>> Start Input rows

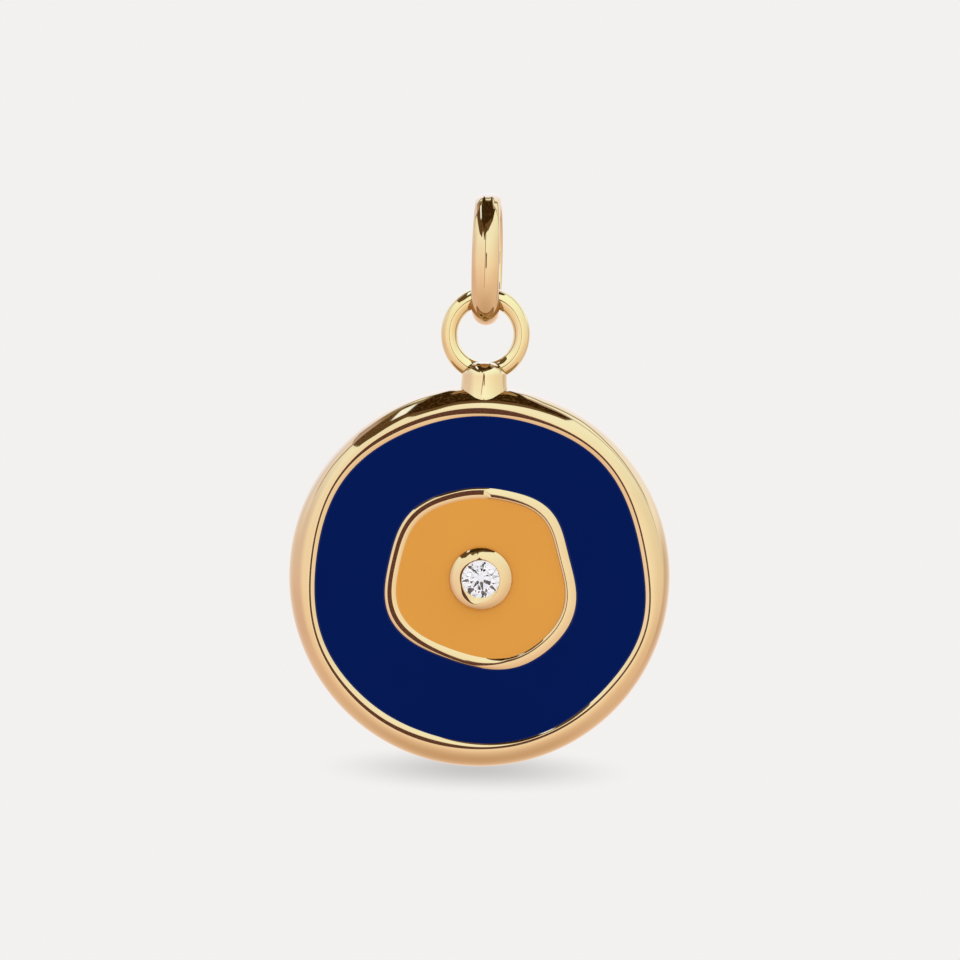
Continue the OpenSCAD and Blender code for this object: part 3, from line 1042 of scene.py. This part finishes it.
def gold_plate(name, shades, wave_scale, wave_height, line=None):
    """Polished plate. A line, if given, is a painted reflection of the lens slit, in solder brown,
    with its own place and size.
    """
    made, sums, shader = new_material(name)
    tone = use(sums, DRIFT, Shade_A=shades[0], Shade_B=shades[1], Scale=350)["Color"]
    if line:
        # The line is the painted reflection of the lens slit
        tone = sums.mix(use(sums, SLIT_LINE, **line)["Mask"], tone, SLIT_REFLECTION)
    sums.put(shader["Base Color"], tone)
    shader["Metallic"].default_value = 1
    scratches = use(sums, HAIRLINES, Scale=2600.0, Amount=0.5)["Mask"]
    sums.put(shader["Roughness"], sums.math("MULTIPLY_ADD", scratches, 0.05, 0.045))
    waves = use(sums, WAVES, Scale=wave_scale, Height=wave_height)["Height"]
    bump(sums, waves, shader["Normal"])
    return made


disc.data.materials.append(gold_plate("gold_disc", PALE, 500.0, 1.0e-6))
bezel.data.materials.append(gold_plate("gold_bezel", PALE, 700.0, 0.8e-6))
wire_ring.data.materials.append(gold_plate("gold_ring", RICH, 500.0, 1.2e-6))
post.data.materials.append(gold_plate("gold_post", BRIGHT_YELLOW, 650.0, 8e-7, POST_SLIT_LINE))
bail.data.materials.append(gold_plate("gold_bail", PALE, 500.0, 8e-7, BAIL_SLIT_LINE))
print("gold on", [piece.name for piece in (disc, bezel, wire_ring, post, bail)])

# %% [markdown]
# ## Enamel finish
# Cold enamel is a thick lacquer full of pigment, cured and polished flat. Its colour is even
# and its gloss is soft and clear, so the shader is a plain glossy one with a low specular
# level: the blue stays deep, and no bright room lies over it. The hairlines and the slow
# waves are the same as on the gold, only fainter.


# %% Enamel finish
def enamel(name, shade_a, shade_b):
    made, sums, shader = new_material(name)
    tone = use(sums, DRIFT, Shade_A=shade_a, Shade_B=shade_b, Scale=260)
    sums.put(shader["Base Color"], tone["Color"])
    scratches = use(sums, HAIRLINES, Scale=1700.0, Amount=0.3)["Mask"]
    sums.put(shader["Roughness"], sums.math("MULTIPLY_ADD", scratches, 0.06, 0.03))
    shader["IOR"].default_value = 1.5
    shader["Specular IOR Level"].default_value = 0.2
    waves = use(sums, WAVES, Scale=420.0, Height=4e-7)["Height"]
    bump(sums, waves, shader["Normal"])
    return made


blue.data.materials.append(enamel("blue_enamel", (0.0, 0.0100, 0.096), (0.0, 0.0105, 0.100)))
amber.data.materials.append(
    enamel("amber_enamel", (0.795, 0.353, 0.0645), (0.815, 0.363, 0.0665)))
print("enamel on", blue.name, "and", amber.name)

# %% [markdown]
# ## Stone finish
# A cut stone is perfectly smooth and clear, and all its life comes from its facets and from
# how strongly it bends light. So it has a constant colour, no roughness, and the refractive
# index of a diamond.


# %% Stone finish
def clear_stone():
    made, _, shader = new_material("clear_stone")
    shader["Base Color"].default_value = (0.98, 0.99, 1, 1)
    shader["Roughness"].default_value = 0
    shader["IOR"].default_value = 2.42
    shader["Transmission Weight"].default_value = 1
    return made


stone.data.materials.append(clear_stone())
print("materials", [made.name for made in bpy.data.materials])

# %% [markdown]
# ## What moves with what
# The bail is held by its chain, and everything else swings in it. Each piece stands for the
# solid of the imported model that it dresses.

# %% Bodies
for piece, body, node, slot in (
        (bail, "bail", "bail", "gold"), (disc, "pendant", "setting", "gold"),
        (bezel, "pendant", "setting", "gold"), (post, "pendant", "setting", "gold"),
        (wire_ring, "pendant", "setting", "gold"), (blue, "pendant", "blue_enamel", "blue"),
        (amber, "pendant", "amber_enamel", "amber"), (stone, "pendant", "stone", "stone")):
    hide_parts(node)
    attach(piece, body)
    print(piece.name, "rides on", body)
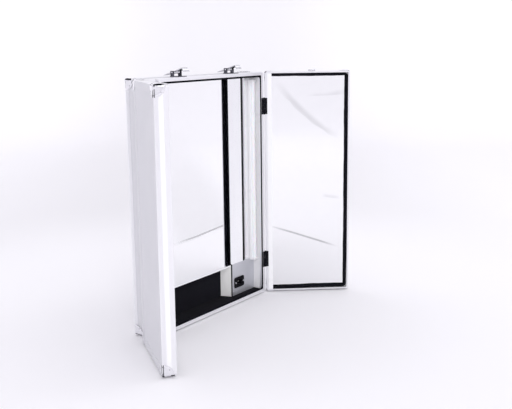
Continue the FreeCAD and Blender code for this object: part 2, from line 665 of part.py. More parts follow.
def latchPlace():
    """The right latch's axes: origin on its pin, x across, y back, z up."""
    at = FreeCAD.Vector(d.latch_from_middle.number,
                        (d.parting_setback + d.latch_pin_back).number,
                        (caseTop + d.latch_pin_rise).number)
    return FreeCAD.Placement(at, FreeCAD.Rotation())


def rightLatch():
    """A lever latch on the body's top: base plate with two ears, pin, and rocking lever with a hook."""
    half = d.latch_width / 2
    pinY = d.latch_pin_back
    low = -d.latch_pin_rise
    plate = block("latch_plate", (-half, half), (d.latch_base_front - pinY, d.latch_base_back - pinY),
                  (low, low + d.latch_base_thickness))
    ears = []
    for xs in ((-half, -half + d.ear_thickness), (half - d.ear_thickness, half)):
        ears.append(block("latch_ear", xs, (-d.ear_length / 2, d.ear_length / 2), (low, d.ear_rise)))
    end = half + d.pin_stand
    bore = rod("latch_bore", d.latch_pin_radius + d.running_gap, end * 2, (-end, zero, zero), (1, 0, 0))
    base = cut("latch_base", fused("latch_base_solid", [plate] + ears), bore)
    bothSides("latch_bases", [base], latchPlace())
    pin = rod("latch_pin", d.latch_pin_radius, end * 2, (-end, zero, zero), (1, 0, 0))
    bothSides("latch_pins", [pin], latchPlace())
    wide = d.lever_width / 2
    top = d.lever_rise + d.lever_thickness
    tip = -d.lever_reach - d.hook_thickness
    arm = block("lever_arm", (-wide, wide), (tip, d.lever_tail), (d.lever_rise, top))
    hook = block("lever_hook", (-wide, wide), (tip, -d.lever_reach), (top - d.hook_drop, top))
    barrel = rod("lever_barrel", d.barrel_radius, d.lever_width, (-wide, zero, zero), (1, 0, 0))
    eye = rod("lever_eye", d.latch_pin_radius + d.running_gap, end * 2, (-end, zero, zero), (1, 0, 0))
    lever = cut("latch_lever", fused("lever_solid", [arm, hook, barrel]), eye)
    raised = FreeCAD.Rotation(FreeCAD.Vector(-1, 0, 0), d.lever_angle.number)
    keep("right_latch_lever", lever).Placement = FreeCAD.Placement(latchPlace().Base, raised)


def bentRod(name, points, radius, bend):
    """A round lead along straight runs joined by tangent arcs of one radius."""
    corners = [FreeCAD.Vector(*(size.number for size in point)) for point in points]
    edges = []
    start = corners[0]
    for before, corner, after in zip(corners, corners[1:], corners[2:]):
        inward = (before - corner).normalize()
        onward = (after - corner).normalize()
        reach = bend / math.tan(inward.getAngle(onward) / 2)
        arcStart = corner + inward * reach
        arcEnd = corner + onward * reach
        centre = corner + (inward + onward).normalize() * math.hypot(reach, bend)
        middle = centre + (corner - centre).normalize() * bend
        edges.append(Part.LineSegment(start, arcStart).toShape())
        edges.append(Part.Arc(arcStart, middle, arcEnd).toShape())
        start = arcEnd
    edges.append(Part.LineSegment(start, corners[-1]).toShape())
    section = Part.Wire([Part.makeCircle(radius, corners[0], corners[1] - corners[0])])
    lead = doc.addObject("Part::Feature", name)
    lead.Shape = Part.Wire(edges).makePipeShell([section], True, False)
    return lead


def internalLeads():
    """Leads inside the case: inlet to ballast, ballast to ballast, and a stub into each lamp."""
    y, floor = d.lead_back, d.ballast_bottom
    inletBack = mirrorFace - d.flange_thickness + d.socket_depth + d.inlet_shell
    supply = [(inletX, inletBack, d.inlet_height), (inletX, y, d.inlet_height),
              (leadX, y, d.inlet_height), (leadX, y, floor)]
    crossX = ballastX + d.ballast_width / 2 - d.lead_spread
    cross = [(crossX, y, floor), (crossX, y, d.lead_cross_height),
             (-crossX, y, d.lead_cross_height), (-crossX, y, floor)]
    radius, bend = d.lead_radius.number, d.lead_bend.number
    leads = [bentRod("supply_lead", supply, radius, bend), bentRod("cross_lead", cross, radius, bend)]
    stubLength = backPanelFace - d.ballast_depth - mirrorFace
    for side in (-1, 1):
        leads.append(rod("lamp_stub", d.lead_radius, stubLength, (stubX * side, mirrorFace, d.stub_height),
                         (0, 1, 0)))
    group("internal_leads", leads, bodyPlace())


def leftTwins():
    """Mirror every right-hand sub-part to the left."""
    for name in [key for key in pieces if key.startswith("right_") and key != "right_wall_panel"]:
        mirrored(name.replace("right_", "left_", 1), pieces[name])


def checkAndWrite():
    """Stop on any failed object or bad shape, then write one STEP file for each sub-part."""
    doc.recompute()
    failed = [o.Label for o in doc.Objects if "Invalid" in o.State or "Error" in o.State]
    bad = [name for name, piece in pieces.items() if piece.Shape.isNull() or not piece.Shape.isValid()]
    if failed or bad:
        raise RuntimeError("failed objects: %s; bad shapes: %s" % (failed, bad))
    os.makedirs("parts", exist_ok=True)
    for name, piece in pieces.items():
        piece.Shape.exportStep("parts/%s.step" % name)
        print("%-28s %2d solid(s) %12.1f mm3" % (name, len(piece.Shape.Solids), piece.Shape.Volume))


bodyCase()
rimGasket()
centreMirror()
compartmentLining()
rightLamp()
electricalBox()
mainsInlet()
internalLeads()
feet()
bodyCorners()
rightDoor()
hinges()
rightLatch()
leftTwins()
checkAndWrite()
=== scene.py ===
import json
import math

import bmesh
import bpy
import numpy as np
from mathutils import Matrix, Vector


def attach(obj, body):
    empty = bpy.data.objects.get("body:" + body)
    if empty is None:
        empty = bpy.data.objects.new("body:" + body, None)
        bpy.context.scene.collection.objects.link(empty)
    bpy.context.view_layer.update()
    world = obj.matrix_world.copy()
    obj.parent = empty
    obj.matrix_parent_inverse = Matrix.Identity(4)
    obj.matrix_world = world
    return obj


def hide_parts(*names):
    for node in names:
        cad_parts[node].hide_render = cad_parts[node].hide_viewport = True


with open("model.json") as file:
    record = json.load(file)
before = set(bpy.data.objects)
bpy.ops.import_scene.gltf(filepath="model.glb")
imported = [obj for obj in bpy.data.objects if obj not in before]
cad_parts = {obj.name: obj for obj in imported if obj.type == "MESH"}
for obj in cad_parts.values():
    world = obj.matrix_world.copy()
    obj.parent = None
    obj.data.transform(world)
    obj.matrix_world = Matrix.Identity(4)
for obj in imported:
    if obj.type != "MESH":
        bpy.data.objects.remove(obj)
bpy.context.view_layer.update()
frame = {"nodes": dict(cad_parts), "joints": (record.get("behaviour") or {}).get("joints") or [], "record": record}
print("frame loaded:", len(frame["nodes"]), "nodes")

mm = 0.001
joints = {joint["name"]: joint for joint in frame["joints"]}
merging = {"reach": 0.002 * mm, "grid": 0.01 * mm}  # points closer than this are one
finishes, finishSlots, slotFinish = {}, {}, {}  # a finish's material and slot, and a slot's first finish


# every body has its own axes: one row for each of x, y and z
def makePlace(body, origin, right, back, up):
    axes = np.array([right, back, up], float)
    return {"body": body, "origin": np.array(origin, float), "axes": axes, "flip": np.linalg.det(axes) < 0}


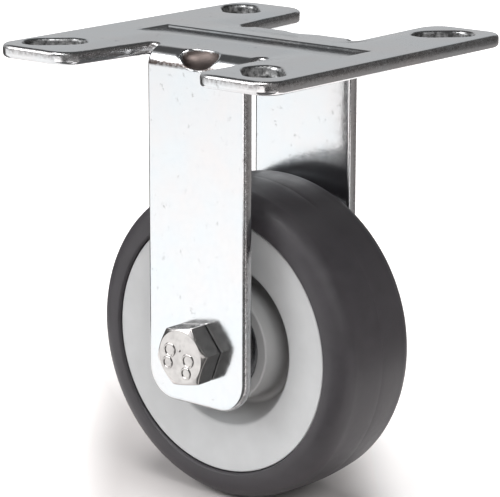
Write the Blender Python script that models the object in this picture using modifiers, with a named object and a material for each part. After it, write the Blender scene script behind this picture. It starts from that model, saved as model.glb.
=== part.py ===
"""Fixed castor: a folded sheet-steel bracket with a four-eared plate, and one wheel on two ball bearings.

The origin is on the floor below the middle of the wheel. +X is the rolling direction, +Y runs along the
axle and +Z is up. Everything is in metres.
"""

import math

import bmesh
import bpy
from mathutils import Matrix, Vector

# Overall sizes
wheel_diameter = 0.075
total_height = 0.1069
fit_gap = 0.0002

# Bracket: one blank of sheet, folded down on two sides
sheet_thickness = 0.003
edge_round = 0.0009
ear_width = 0.02255
ear_reach = 0.0227
ear_taper = 0.0008
ear_outer_corner_radius = 0.005
ear_inner_corner_radius = 0.0055
fork_inside_width = 0.035
leg_width = 0.0286
relief_width = 0.0029
leg_corner_radius = 0.0075
leg_below_axle = 0.0128
bend_inside_radius = 0.0012
bend_steps = 5

# Mounting slots, one in each ear, pointing at the plate's middle
slot_width = 0.0086
slot_length = 0.0142
slot_from_side = 0.00965
slot_from_end = 0.0107
slot_shift = -0.0009
slot_angle = math.radians(45)

# Pressed forms of the bracket
panel_drop = 0.0008
panel_ramp = 0.009
pocket_left_end = -0.0286
pocket_right_end = 0.0312
pocket_far_edge = 0.0028
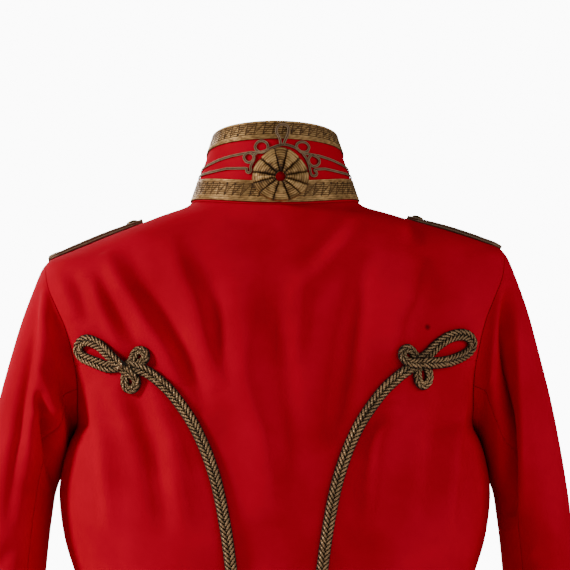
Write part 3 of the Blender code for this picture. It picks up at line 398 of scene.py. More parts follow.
def relief(points: Array, facing: Array, creases: Sequence[Crease]) -> Array:
    """How far the creases lift the cloth: for each, height * exp(-(d / width)^2), faded towards its ends.

    Args:
        points: Points of the plain cloth.
        facing: Its outward directions.
        creases: The folds; d is the distance from the nearest part of a fold's line.

    Returns:
        The lift in metres.
    """
    x, z = points[..., 0] / MM, points[..., 2] / MM
    lift = np.zeros_like(x)
    for crease in creases:
        line = through(crease.line, 8)
        start, step = line[:-1], np.diff(line, axis=0)
        length = np.linalg.norm(step, axis=1)
        total = length.sum()
        reach = 3 * max(crease.left, crease.right)
        low, high = line.min(0) - reach, line.max(0) + reach
        near = (x > low[0]) & (x < high[0]) & (z > low[1]) & (z < high[1])
        near &= crease.face * facing[..., 1] > 0
        px, pz = x[near][:, None] - start[:, 0], z[near][:, None] - start[:, 1]
        share = np.clip((px * step[:, 0] + pz * step[:, 1]) / length**2, 0, 1)
        dx, dz = px - share * step[:, 0], pz - share * step[:, 1]
        away = np.hypot(dx, dz)
        pick = np.argmin(away, axis=1)
        row = np.arange(len(pick))
        turn = step[pick, 0] * dz[row, pick] - step[pick, 1] * dx[row, pick]
        width = np.where(turn > 0, crease.left, crease.right)
        along = (np.concatenate([[0], np.cumsum(length)[:-1]]) + share * length)[row, pick] / total
        fade = np.clip(np.sin(np.pi * along), 0, 1) ** 0.6
        fade = fade * np.clip(1.8 * crease.face * facing[near][:, 1], 0, 1)
        lift[near] += crease.height * np.exp(-((away[row, pick] / width) ** 2)) * fade
    return lift * MM


def body(angle: Array, ring: Array) -> Array:
    """The body with its creases, which fade out towards the armholes.

    Args:
        angle: As torso takes it.
        ring: As torso takes it.

    Returns:
        Points in metres.
    """
    points, facing = torso(angle, ring), normals(torso, angle, ring)
    y, z = points[..., 1] / MM, points[..., 2] / MM
    oval = np.hypot((z - ARM_MIDDLE) / ARM_HALF, y / np.where(y > 0, ARM_BACK_DEPTH, ARM_FRONT_DEPTH))
    fade = np.where(np.abs(points[..., 0]) > ARM_FADE_FROM * MM, smooth(oval, 1.0, ARM_FADE), 1)
    fade = fade * smooth(ring, 0.0, 1.5)
    return points + facing * (relief(points, facing, BODY_CREASES) * fade)[..., None]


def armhole_height(theta: Array) -> Array:
    """Heights of the armhole's edge; theta is 0 at the shoulder point, a quarter turn behind."""
    return ARM_MIDDLE + ARM_HALF * np.cos(theta)


def armhole_angle(height: Array, behind: bool) -> Array:
    """Angle round the body of the armhole's oval edge.

    Args:
        height: Heights in millimetres.
        behind: Whether its back half is meant.

    Returns:
        Angles as torso takes them.
    """
    depth = np.sqrt(np.clip(1 - ((height - ARM_MIDDLE) / ARM_HALF) ** 2, 0, 1))
    depth = depth * (ARM_BACK_DEPTH if behind else ARM_FRONT_DEPTH)
    row = spline(RINGS, ring_at(height))
    angle = np.arcsin((depth / (row[..., 4] if behind else row[..., 5])) ** (row[..., 6] / 2))
    return angle if behind else -angle


def armhole(theta: Array) -> tuple[Array, Array]:
    """Places of the left armhole's edge.

    Args:
        theta: 0 at the shoulder point and a quarter turn behind.

    Returns:
        Angles and rings, as torso takes them.
    """
    theta = np.mod(theta, 2 * np.pi)
    height = armhole_height(theta)
    angle = np.where(theta <= np.pi, armhole_angle(height, True), armhole_angle(height, False))
    return angle, ring_at(height)


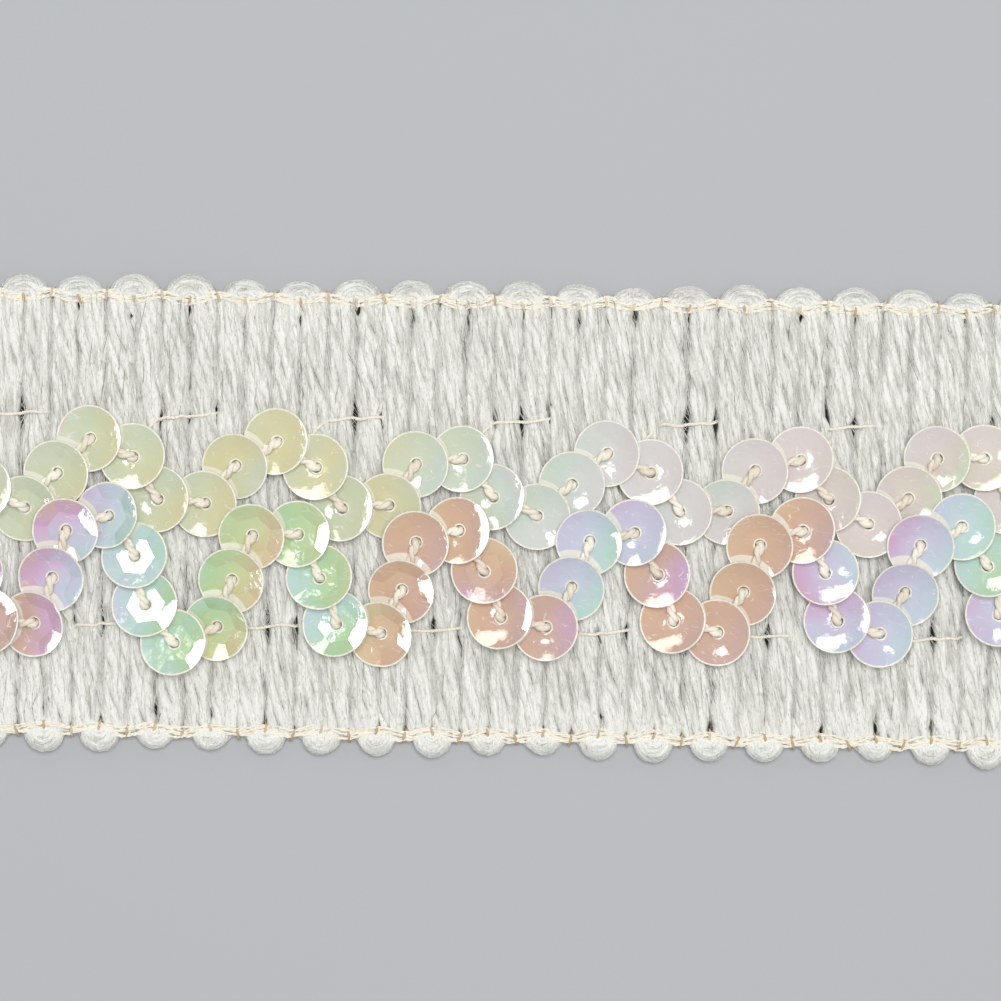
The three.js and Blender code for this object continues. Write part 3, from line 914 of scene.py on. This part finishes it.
def wave_curve(string):
    """The line of a string: smooth turns with steep stretches between them."""
    turns = np.array(WAVE_TURNS)[:, string["columns"]]
    share = np.arange(WAVE_STEPS) / WAVE_STEPS
    along = share + string["steepness"] * np.sin(TURN * share)
    across = (1 - np.cos(math.pi * share)) / 2
    stretches = [
        np.stack([blend_between(a[0], b[0], along), blend_between(a[1], b[1], across)], axis=1)
        for a, b in zip(turns[:-1], turns[1:])
    ]
    return np.concatenate(stretches)


def cup_places(string, radius):
    """Places at even steps along the wave, as far as the trim's ends."""
    curve = wave_curve(string)
    walked = distance_along(curve)
    due = np.arange(string["first"], walked[-1], string["step"])
    places = np.stack([np.interp(due, walked, curve[:, axis]) for axis in (0, 1)], axis=1)
    return places[np.abs(places[:, 0]) <= HALF_LENGTH - radius]


class CupLay:
    """Where every sequin lies: its middle, its height and the way it leans."""

    def __init__(self):
        self.radius = size_mm("cup_radius")
        far = cup_places(STRINGS["far"], self.radius)
        near = cup_places(STRINGS["near"], self.radius)
        self.middle = np.concatenate([far, near])
        self.spans = {"far": (0, len(far)), "near": (len(far), len(far) + len(near))}
        random = np.random.default_rng(3)
        count = len(self.middle)
        self.left = np.full(count, -1)
        self.ahead = np.zeros((count, 2))
        self.depth = np.zeros(count)
        for which, (first, last) in self.spans.items():
            self.depth[first:last] = size_mm("cup_depth") * STRINGS[which]["depth"]
            self.ahead[first:last] = unit(np.gradient(self.middle[first:last], axis=0))
            self.left[first + 1:last] = np.arange(first, last - 1)
        self.lean = self.ahead * LAP_SLOPE + random.normal(0, LEAN_STRAY, (count, 2))
        self.height = np.full(count, CUP_REST)
        self.spin = random.uniform(0, TURN / CUP_SIDES, count)
        self.settle()

    def laps(self):
        """Pairs of sequins that meet, the upper one first: left over right, near over far."""
        first_near = self.spans["near"][0]
        pairs = []
        for a in range(len(self.middle)):
            for b in range(a + 1, len(self.middle)):
                apart = np.linalg.norm(self.middle[a] - self.middle[b])
                if apart < 2 * self.radius + MEET_SPARE:
                    crossing = a < first_near <= b
                    pairs.append((b, a) if crossing else (a, b))
        return pairs

    def surface(self, cup, points):
        """Height of a cup's film at places in plan."""
        off = points - self.middle[cup]
        out = np.linalg.norm(off, axis=-1)
        side = self.depth[cup] * np.clip((out - FLOOR_HALF) / (self.radius - FLOOR_HALF), 0, 1.02)
        return self.height[cup] + off @ self.lean[cup] + side

    def over(self, cup, points):
        """Which places in plan lie over a cup."""
        return np.linalg.norm(points - self.middle[cup], axis=1) <= self.radius + REACH_SPARE

    def clear(self, upper, lower, rings):
        """Tips two sequins apart and lifts the upper one. The room that was short, in mm."""
        points = np.concatenate([rings + self.middle[lower], rings + self.middle[upper]])
        points = points[self.over(lower, points) & self.over(upper, points)]
        if not len(points):
            return 0.0
        gap = self.surface(upper, points) - self.surface(lower, points)
        tightest = int(np.argmin(gap))
        short = CLEAR - gap[tightest]
        if short <= 0:
            return 0.0
        for cup, sign in ((upper, 1), (lower, -1)):
            off = points[tightest] - self.middle[cup]
            self.lean[cup] += sign * SETTLE_TIP * short * off / self.radius**2
            self.lean[cup] *= min(1.0, MOST_LEAN / np.linalg.norm(self.lean[cup]))
        self.height[upper] += SETTLE_LIFT * short
        return short

    def settle(self):
        """Lifts and tips the sequins until each lies clear over the one that it laps."""
        angle = np.linspace(0, TURN, SETTLE_RING_PLACES, endpoint=False)
        ring = np.stack([np.cos(angle), np.sin(angle)], axis=1)
        rings = np.concatenate([ring * share * self.radius for share in SETTLE_RINGS])
        pairs = self.laps()
        for _ in range(SETTLE_ROUNDS):
            worst = max([self.clear(upper, lower, rings) for upper, lower in pairs])
            low = CUP_REST + (np.linalg.norm(self.lean, axis=1) - LAP_SLOPE) * REST_HALF
            self.height = np.maximum(self.height, low)
            if worst < SETTLE_DONE:
                break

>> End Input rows

What the task asks — Transcribe each line of the data above, unaltered, from the one where "compartmentLining()" appears to the one where "cad_parts[node].hide_render = cad_parts[node].hide_viewport" appears, inclusive of both.

Written solution —
compartmentLining()
rightLamp()
electricalBox()
mainsInlet()
internalLeads()
feet()
bodyCorners()
rightDoor()
hinges()
rightLatch()
leftTwins()
checkAndWrite()
=== scene.py ===
import json
import math

import bmesh
import bpy
import numpy as np
from mathutils import Matrix, Vector


def attach(obj, body):
    empty = bpy.data.objects.get("body:" + body)
    if empty is None:
        empty = bpy.data.objects.new("body:" + body, None)
        bpy.context.scene.collection.objects.link(empty)
    bpy.context.view_layer.update()
    world = obj.matrix_world.copy()
    obj.parent = empty
    obj.matrix_parent_inverse = Matrix.Identity(4)
    obj.matrix_world = world
    return obj


def hide_parts(*names):
    for node in names:
        cad_parts[node].hide_render = cad_parts[node].hide_viewport = True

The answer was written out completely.